A.Access, Analyse and Use

B.Find, Extract and Store

C.Access, Extract and Load

D.Extract, Transform and Load

g.In location-based data, which of the following is an example of non-static information?

A.The most popular Gautrain routes.

B.The current flight route of an aeroplane.

C.The location of a car.

D.The location of a hotel.

2.Indicate if the following statements are ‘True’ or ‘False’. Choose the answer and write ‘true’ or ‘false’ next to the question number Correct the statement if it is FALSE. Change the underlined word(s) to make the statement TRUE. (You may not simply use the word ‘NOT’ to change the statement.)

a.Full verification is when someone randomly selects a sample of data and manually checks it for systematic errors.

b.Gapminder provides free access to databases of South African matric results.

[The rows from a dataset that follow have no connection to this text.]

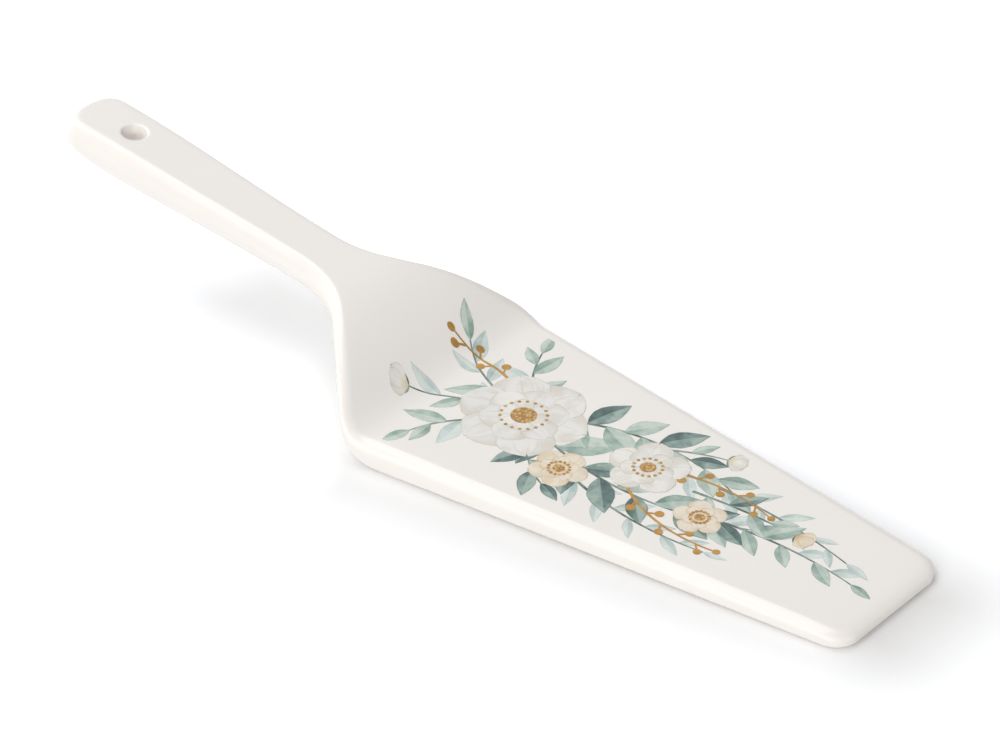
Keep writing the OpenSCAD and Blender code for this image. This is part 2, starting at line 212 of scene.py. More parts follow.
neck = Vector((handle_len, neck_w / 2))
shoulder = Vector((shoulder_x, shoulder_w / 2))
tip = Vector((server_len, tip_w / 2))
neck_arc = round_corner(Vector((0, neck_w / 2)), neck, shoulder, neck_r, neck_steps)
shoulder_arc = round_corner(neck, shoulder, tip, shoulder_r, shoulder_steps)
tip_arc = round_corner(shoulder, tip, Vector((server_len, 0)), tip_r, tip_steps)

end_arc = []
for i in range(end_steps + 1):
    angle = math.pi / 2 * i / end_steps
    along = end_round * (1 - max(0, math.cos(angle)) ** end_power)
    end_arc.append(Vector((along, handle_end_w / 2 * math.sin(angle) ** end_power)))

grip_length = neck_arc[0].x - end_round
grip_steps = math.ceil(grip_length / point_spacing)
grip_side = []
for i in range(1, grip_steps):
    share = i / grip_steps
    narrowing = (handle_end_w - neck_w) / 2 * smooth(share)
    grip_side.append(Vector((end_round + grip_length * share, handle_end_w / 2 - narrowing)))

side = (end_arc + grip_side + neck_arc + straight_run(neck_arc[-1], shoulder_arc[0])
        + shoulder_arc[1:] + straight_run(shoulder_arc[-1], tip_arc[0]) + tip_arc[1:])
other_side = [Vector((point.x, -point.y)) for point in reversed(side[1:])]
tip_edge = [side[-1].lerp(other_side[0], i / cells_across) for i in range(1, cells_across)]
outline = side + tip_edge + other_side
loop_count = len(outline)

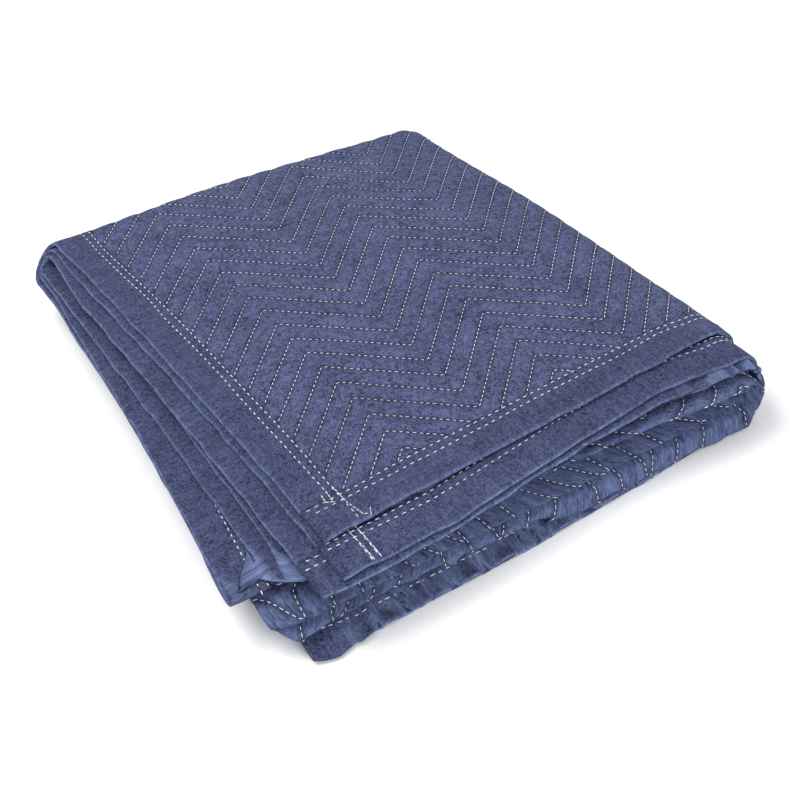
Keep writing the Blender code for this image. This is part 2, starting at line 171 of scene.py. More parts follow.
@dataclass(frozen=True)
class Folding:
    """Where the blanket folds, and how the stack's layers lie on each other.

    The four folds wrap the far half under the near half: along the length, across the
    width, then along and across again. A level is counted in pitches from the floor.
    """

    blanket: Blanket = Blanket()
    pitch: float = 0.0047  # height from one layer to the next
    side_fold: float = 0.910
    turn_fold: float = 0.3960
    corner: Pair = (-0.17614, -0.22811)  # front left corner of the top
    # Station along the front, reach of the second and third layer, of the folded edges.
    front_stations: tuple[tuple[float, ...], ...] = (
        (-0.10, -0.030, -0.033, 0.012),
        (0.00, -0.034, -0.037, -0.002),
        (0.10, -0.038, -0.041, -0.014),
        (0.25, -0.027, -0.032, -0.031),
        (0.33, -0.024, -0.032, -0.039),
        (0.39, -0.034, -0.041, -0.048),
        (0.45, -0.034, -0.047, -0.051),
        (0.52, -0.030, -0.048, -0.046),
        (0.62, -0.026, -0.049, -0.041),
        (0.74, -0.022, -0.049, -0.031),
        (0.83, -0.020, -0.045, -0.027),
        (0.95, -0.020, -0.042, -0.024),
    )
    # Layer from the top, its slide to the right at the front, halfway and at the back.
    left_slides: tuple[tuple[float, ...], ...] = (
        (0, 0.000, 0.007, 0.006),
        (1, -0.006, 0.001, -0.003),
        (2, -0.024, -0.014, -0.010),
        (3, -0.024, -0.014, -0.012),
        (4, -0.045, -0.026, -0.015),
        (5, -0.045, -0.026, -0.016),
        (6, -0.085, -0.045, -0.020),
        (7, -0.085, -0.045, -0.022),
    )
    edge_columns: tuple[int, ...] = (0, 1, 2, 0, 3, 3, 3, 3)  # the layers' stations
    half_blend: float = 0.03  # the first line passes over within this, halfway
    slide_range: Pair = (0.10, 0.62)  # the slides fade out across this
    back_blend: float = 0.09  # they even out this near to the third fold
    pair_shift: float = -0.012  # the two lowest layers lie this far forward
    pair_range: Pair = (5.25, 5.75)  # layers down where that starts
    fan_kept: float = 0.25  # share of the wide turn's extra length kept
    take_up_ends: Pair = (-0.025, 0.021)  # length lost at the front and at the back
    take_up_range: Pair = (0.48, 0.90)  # it is taken up across this
    droop_run: float = 0.090  # how far over a void the layers droop
    front_void_left: float = 0.60  # share of its height that a front void keeps
    left_void_left: float = 0.93
    corner_sink: float = 0.20  # share that the back right corner is pressed down
    corner_span: float = 0.26
    half_layers: int = 8
    # The hem of the lowest layers hangs from the stack's front to the floor.
    skirt_start: float = -0.012  # the front place where it starts to hang
    skirt_end: float = -0.054  # and where it meets the floor
    skirt_share: float = 0.80  # share of its height that it loses
    skirt_height: float = 0.0165  # layers lower than this hang
    slope_step: float = 0.0002  # step that tells how the cloth's middle slopes
    turn_room: float = 0.04  # the two faces part from each other over this

    @property
    def arc(self) -> float:
        """Cloth taken up by the tightest turn."""
        return math.pi * 0.5 * self.pitch

    @property
    def turn_radius(self) -> float:
        """Radius of the outer layer's turn at the right."""
        return (self.half_layers - 0.5) * self.pitch

    def station(self, place: Array, column: int) -> Array:
        """Read one column of the front stations."""
        rows = np.array(self.front_stations)
        return np.interp(place, rows[:, 0], rows[:, column])

    @staticmethod
    def wrap(along: Array, height: Array, line: Array, axis: float) -> tuple[Array, Array]:
        """Bend the cloth past a line round an axis and back underneath.

        Args:
            along: place along the cloth, square to the line.
            height: height of the place.
            line: place of the line.
            axis: height of the axis.

        Returns:
            The new place along and the new height.
        """
        radius = height - axis
        reach = along - line
        angle = np.clip(reach / radius, 0.0, math.pi)
        past = np.maximum(reach - math.pi * radius, 0.0)
        placed = line + np.minimum(reach, 0.0) + radius * np.sin(angle) - past
        return placed, axis + radius * np.cos(angle)

    def first_line(self, across: Array) -> Array:
        """Place of the first fold along the cloth.

        Args:
            across: place across the flat blanket.

        Returns:
            The place along the blanket.
        """
        middle = 0.5 * self.blanket.width
        near = self.station(across, 1)
        far = self.station(self.blanket.width - across, 2)
        blend = smooth_step(across, middle - self.half_blend, middle + self.half_blend)
        edge = near * (1.0 - blend) + far * blend
        return 0.5 * (self.blanket.length - self.arc + edge)

    def third_line(self, place: Array) -> Array:
        """Place of the third fold, which puts the folded edges where they come out."""
        first = 0.5 * (self.blanket.length - self.arc + self.station(place, 2))
        return 0.5 * (self.station(place, 3) + first + 0.5 * self.pitch - self.arc)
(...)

c.SMART strategies are Specific. Measurable. Achievable, Relevant and Time-bound.

3.Choose a term/concept from COLUMN B that matches a description in COLUMN A. Write only the letter next to the question number (e.g. 1-A).

4.Explain TWO ways RFIDS can be used to improve each of the following industries:

a.Retail stores

b.Train transportation systems.

c.Universities and colleges

d.Medical hospitals

5.Below are THREE development strategies based on different databases. State which of them are SMART strategies. Give a reason for your answer.

image

6.Other than banking, name ONE other industry that can make use of database transaction tracking. Also provide an example of a scenario in which they would use it.

7.Cherry wants to expand her small bakery business, by creating a website so that she can sell her goods online. Cherry will need to make use of a DBMS and she will need to find ways to secure her business’s data.

a.Who would Cherry need to hire to help her keep her create, maintain and secure her database.

b.Mention ONE way location-based technology can help Cherry expand her business.

c.Mention ONE way Cherry can use data mining to improve and expand her business.